Extract the complete data exactly as given.

DATA LINES:
<<<<
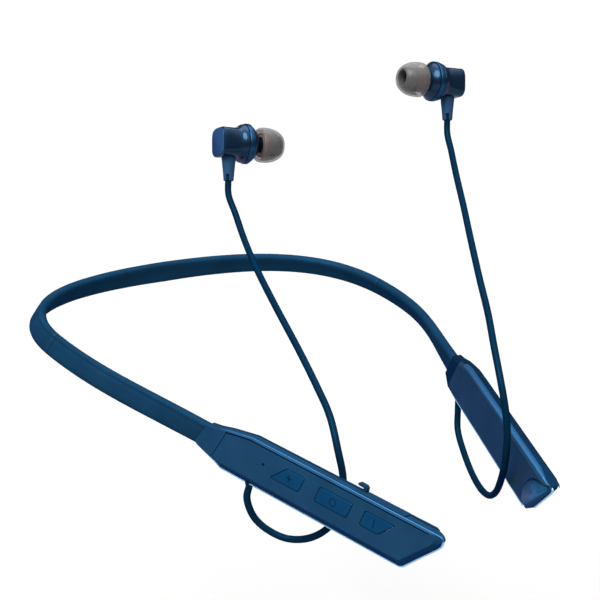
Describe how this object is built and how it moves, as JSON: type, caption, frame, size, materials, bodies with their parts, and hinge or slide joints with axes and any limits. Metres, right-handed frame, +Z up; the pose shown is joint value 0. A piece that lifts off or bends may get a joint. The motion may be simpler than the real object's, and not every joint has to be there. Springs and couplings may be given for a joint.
{
  "type": "neckband earphones",
  "caption": "Wireless neckband earphones: a sprung band with a control pod, a battery pod and in-ear buds with magnetic backs on short cords.",
  "frame": {"origin": "middle of the nape's inner face, at half the strap's height", "axes": "+Z up, +Y out behind the nape, -Y towards the pods and the wearer's chest, -X the wearer's right (control pod)"},
  "size_m": [0.1458, 0.216, 0.1246],
  "materials": {
    "sleeve_rubber": "satin silicone rubber",
    "spring_steel": "drawn wire",
    "ribbon_film": "polyimide film",
    "pod_face": "fine satin with a metallic sheen",
    "pod_body": "fine satin with a metallic sheen",
    "key_plastic": "semi-gloss",
    "circuit_board": "solder mask",
    "switch_body": "moulded",
    "shield_tin": "tinned",
    "chip_black": "moulded epoxy",
    "motor_can": "drawn can",
    "mic_can": "plated",
    "gasket_foam": "closed-cell foam",
    "port_steel": "plated",
    "flap_rubber": "matt silicone rubber",
    "cell_foil": "laminated foil",
    "foam_pad": "foam",
    "nickel_tab": "nickel strip",
    "boot_rubber": "matt",
    "cord_rubber": "satin",
    "bud_gloss": "high gloss",
    "bud_ring_metal": "polished, blue",
    "driver_can": "plated",
    "magnet_nickel": "nickel",
    "nozzle_steel": "woven mesh",
    "tip_silicone": "translucent silicone"
  },
  "bodies": {
    "band": {"neck_sleeve": "sleeve_rubber", "memory_wire": "spring_steel", "band_ribbon": "ribbon_film"},
    "arm_r": {"flex_sleeve_r": "sleeve_rubber", "flex_wire_r": "spring_steel", "flex_ribbon_r": "ribbon_film", "pod_front_r": "pod_face", "pod_back_r": "pod_body", "main_board": "circuit_board", "tact_switches": "switch_body", "shield_can": "shield_tin", "board_parts": "chip_black", "vibration_motor": "motor_can", "microphone": "mic_can", "mic_gasket": "gasket_foam", "usb_port": "port_steel", "cord_boot_r": "boot_rubber", "cord_r": "cord_rubber"},
    "arm_l": {"flex_sleeve_l": "sleeve_rubber", "flex_wire_l": "spring_steel", "flex_ribbon_l": "ribbon_film", "pod_front_l": "pod_face", "pod_back_l": "pod_body", "battery_cell": "cell_foil", "battery_pad": "foam_pad", "battery_board": "circuit_board", "battery_parts": "chip_black", "battery_tabs": "nickel_tab", "cord_boot_l": "boot_rubber", "cord_l": "cord_rubber"},
    "key_plus": {"key_plus": "key_plastic"},
    "key_multi": {"key_multi": "key_plastic"},
    "key_minus": {"key_minus": "key_plastic"},
    "port_flap": {"port_flap": "flap_rubber"},
    "bud_r": {"bud_shell_r": "bud_gloss", "bud_ring_r": "bud_ring_metal", "bud_front_r": "bud_gloss", "driver_r": "driver_can", "magnet_r": "magnet_nickel", "nozzle_mesh_r": "nozzle_steel", "stem_sleeve_r": "boot_rubber"},
    "bud_l": {"bud_shell_l": "bud_gloss", "bud_ring_l": "bud_ring_metal", "bud_front_l": "bud_gloss", "driver_l": "driver_can", "magnet_l": "magnet_nickel", "nozzle_mesh_l": "nozzle_steel", "stem_sleeve_l": "boot_rubber"},
    "tip_r": {"ear_tip_r": "tip_silicone"},
    "tip_l": {"ear_tip_l": "tip_silicone"}
  },
  "joints": [
    {"name": "arm_flex_r", "type": "hinge", "parent": "band", "child": "arm_r", "pos_m": [-0.0665, -0.082, 0], "axis": [0, 0, -1], "range_deg": [-4, 15], "stiffness_Nm_per_rad": 0.3, "deforming": ["flex_sleeve_r", "flex_wire_r", "flex_ribbon_r"]},
    {"name": "arm_flex_l", "type": "hinge", "parent": "band", "child": "arm_l", "pos_m": [0.0638, -0.0784, 0], "axis": [0, 0, 1], "range_deg": [-4, 15], "stiffness_Nm_per_rad": 0.3, "deforming": ["flex_sleeve_l", "flex_wire_l", "flex_ribbon_l"]},
    {"name": "key_plus_press", "type": "slide", "parent": "arm_r", "child": "key_plus", "axis": [0.9759, 0.1915, -0.1045], "range_m": [0, 0.0004], "stiffness_N_per_m": 3000, "springref_m": -0.0001},
    {"name": "key_multi_press", "type": "slide", "parent": "arm_r", "child": "key_multi", "axis": [0.9759, 0.1915, -0.1045], "range_m": [0, 0.0004], "stiffness_N_per_m": 3000, "springref_m": -0.0001},
    {"name": "key_minus_press", "type": "slide", "parent": "arm_r", "child": "key_minus", "axis": [0.9759, 0.1915, -0.1045], "range_m": [0, 0.0004], "stiffness_N_per_m": 3000, "springref_m": -0.0001},
    {"name": "port_flap_open", "type": "hinge", "parent": "arm_r", "child": "port_flap", "pos_m": [-0.04322, -0.19753, 0.0079], "axis": [0.9759, 0.1915, -0.1045], "range_deg": [0, 100]},
    {"name": "bud_twist_r", "type": "hinge", "parent": "arm_r", "child": "bud_r", "pos_m": [-0.01617, -0.06031, 0.05669], "axis": [0.1691, 0.3794, 0.9096], "range_deg": [-40, 40]},
    {"name": "bud_twist_l", "type": "hinge", "parent": "arm_l", "child": "bud_l", "pos_m": [0.05609, -0.08324, 0.07801], "axis": [0.1672, 0.3784, 0.9104], "range_deg": [-40, 40]},
    {"name": "tip_pull_r", "type": "slide", "parent": "bud_r", "child": "tip_r", "axis": [0.9729, -0.2121, -0.0924], "range_m": [0, 0.009]},
    {"name": "tip_pull_l", "type": "slide", "parent": "bud_l", "child": "tip_l", "axis": [-0.9821, 0.145, 0.1201], "range_m": [0, 0.009]}
  ]
}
>>>>
OUTPUT FOR THIS TASK:
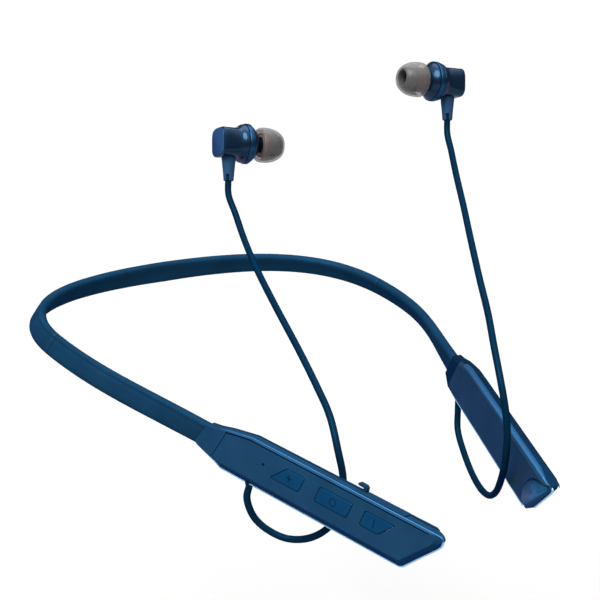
Describe how this object is built and how it moves, as JSON: type, caption, frame, size, materials, bodies with their parts, and hinge or slide joints with axes and any limits. Metres, right-handed frame, +Z up; the pose shown is joint value 0. A piece that lifts off or bends may get a joint. The motion may be simpler than the real object's, and not every joint has to be there. Springs and couplings may be given for a joint.
{
  "type": "neckband earphones",
  "caption": "Wireless neckband earphones: a sprung band with a control pod, a battery pod and in-ear buds with magnetic backs on short cords.",
  "frame": {"origin": "middle of the nape's inner face, at half the strap's height", "axes": "+Z up, +Y out behind the nape, -Y towards the pods and the wearer's chest, -X the wearer's right (control pod)"},
  "size_m": [0.1458, 0.216, 0.1246],
  "materials": {
    "sleeve_rubber": "satin silicone rubber",
    "spring_steel": "drawn wire",
    "ribbon_film": "polyimide film",
    "pod_face": "fine satin with a metallic sheen",
    "pod_body": "fine satin with a metallic sheen",
    "key_plastic": "semi-gloss",
    "circuit_board": "solder mask",
    "switch_body": "moulded",
    "shield_tin": "tinned",
    "chip_black": "moulded epoxy",
    "motor_can": "drawn can",
    "mic_can": "plated",
    "gasket_foam": "closed-cell foam",
    "port_steel": "plated",
    "flap_rubber": "matt silicone rubber",
    "cell_foil": "laminated foil",
    "foam_pad": "foam",
    "nickel_tab": "nickel strip",
    "boot_rubber": "matt",
    "cord_rubber": "satin",
    "bud_gloss": "high gloss",
    "bud_ring_metal": "polished, blue",
    "driver_can": "plated",
    "magnet_nickel": "nickel",
    "nozzle_steel": "woven mesh",
    "tip_silicone": "translucent silicone"
  },
  "bodies": {
    "band": {"neck_sleeve": "sleeve_rubber", "memory_wire": "spring_steel", "band_ribbon": "ribbon_film"},
    "arm_r": {"flex_sleeve_r": "sleeve_rubber", "flex_wire_r": "spring_steel", "flex_ribbon_r": "ribbon_film", "pod_front_r": "pod_face", "pod_back_r": "pod_body", "main_board": "circuit_board", "tact_switches": "switch_body", "shield_can": "shield_tin", "board_parts": "chip_black", "vibration_motor": "motor_can", "microphone": "mic_can", "mic_gasket": "gasket_foam", "usb_port": "port_steel", "cord_boot_r": "boot_rubber", "cord_r": "cord_rubber"},
    "arm_l": {"flex_sleeve_l": "sleeve_rubber", "flex_wire_l": "spring_steel", "flex_ribbon_l": "ribbon_film", "pod_front_l": "pod_face", "pod_back_l": "pod_body", "battery_cell": "cell_foil", "battery_pad": "foam_pad", "battery_board": "circuit_board", "battery_parts": "chip_black", "battery_tabs": "nickel_tab", "cord_boot_l": "boot_rubber", "cord_l": "cord_rubber"},
    "key_plus": {"key_plus": "key_plastic"},
    "key_multi": {"key_multi": "key_plastic"},
    "key_minus": {"key_minus": "key_plastic"},
    "port_flap": {"port_flap": "flap_rubber"},
    "bud_r": {"bud_shell_r": "bud_gloss", "bud_ring_r": "bud_ring_metal", "bud_front_r": "bud_gloss", "driver_r": "driver_can", "magnet_r": "magnet_nickel", "nozzle_mesh_r": "nozzle_steel", "stem_sleeve_r": "boot_rubber"},
    "bud_l": {"bud_shell_l": "bud_gloss", "bud_ring_l": "bud_ring_metal", "bud_front_l": "bud_gloss", "driver_l": "driver_can", "magnet_l": "magnet_nickel", "nozzle_mesh_l": "nozzle_steel", "stem_sleeve_l": "boot_rubber"},
    "tip_r": {"ear_tip_r": "tip_silicone"},
    "tip_l": {"ear_tip_l": "tip_silicone"}
  },
  "joints": [
    {"name": "arm_flex_r", "type": "hinge", "parent": "band", "child": "arm_r", "pos_m": [-0.0665, -0.082, 0], "axis": [0, 0, -1], "range_deg": [-4, 15], "stiffness_Nm_per_rad": 0.3, "deforming": ["flex_sleeve_r", "flex_wire_r", "flex_ribbon_r"]},
    {"name": "arm_flex_l", "type": "hinge", "parent": "band", "child": "arm_l", "pos_m": [0.0638, -0.0784, 0], "axis": [0, 0, 1], "range_deg": [-4, 15], "stiffness_Nm_per_rad": 0.3, "deforming": ["flex_sleeve_l", "flex_wire_l", "flex_ribbon_l"]},
    {"name": "key_plus_press", "type": "slide", "parent": "arm_r", "child": "key_plus", "axis": [0.9759, 0.1915, -0.1045], "range_m": [0, 0.0004], "stiffness_N_per_m": 3000, "springref_m": -0.0001},
    {"name": "key_multi_press", "type": "slide", "parent": "arm_r", "child": "key_multi", "axis": [0.9759, 0.1915, -0.1045], "range_m": [0, 0.0004], "stiffness_N_per_m": 3000, "springref_m": -0.0001},
    {"name": "key_minus_press", "type": "slide", "parent": "arm_r", "child": "key_minus", "axis": [0.9759, 0.1915, -0.1045], "range_m": [0, 0.0004], "stiffness_N_per_m": 3000, "springref_m": -0.0001},
    {"name": "port_flap_open", "type": "hinge", "parent": "arm_r", "child": "port_flap", "pos_m": [-0.04322, -0.19753, 0.0079], "axis": [0.9759, 0.1915, -0.1045], "range_deg": [0, 100]},
    {"name": "bud_twist_r", "type": "hinge", "parent": "arm_r", "child": "bud_r", "pos_m": [-0.01617, -0.06031, 0.05669], "axis": [0.1691, 0.3794, 0.9096], "range_deg": [-40, 40]},
    {"name": "bud_twist_l", "type": "hinge", "parent": "arm_l", "child": "bud_l", "pos_m": [0.05609, -0.08324, 0.07801], "axis": [0.1672, 0.3784, 0.9104], "range_deg": [-40, 40]},
    {"name": "tip_pull_r", "type": "slide", "parent": "bud_r", "child": "tip_r", "axis": [0.9729, -0.2121, -0.0924], "range_m": [0, 0.009]},
    {"name": "tip_pull_l", "type": "slide", "parent": "bud_l", "child": "tip_l", "axis": [-0.9821, 0.145, 0.1201], "range_m": [0, 0.009]}
  ]
}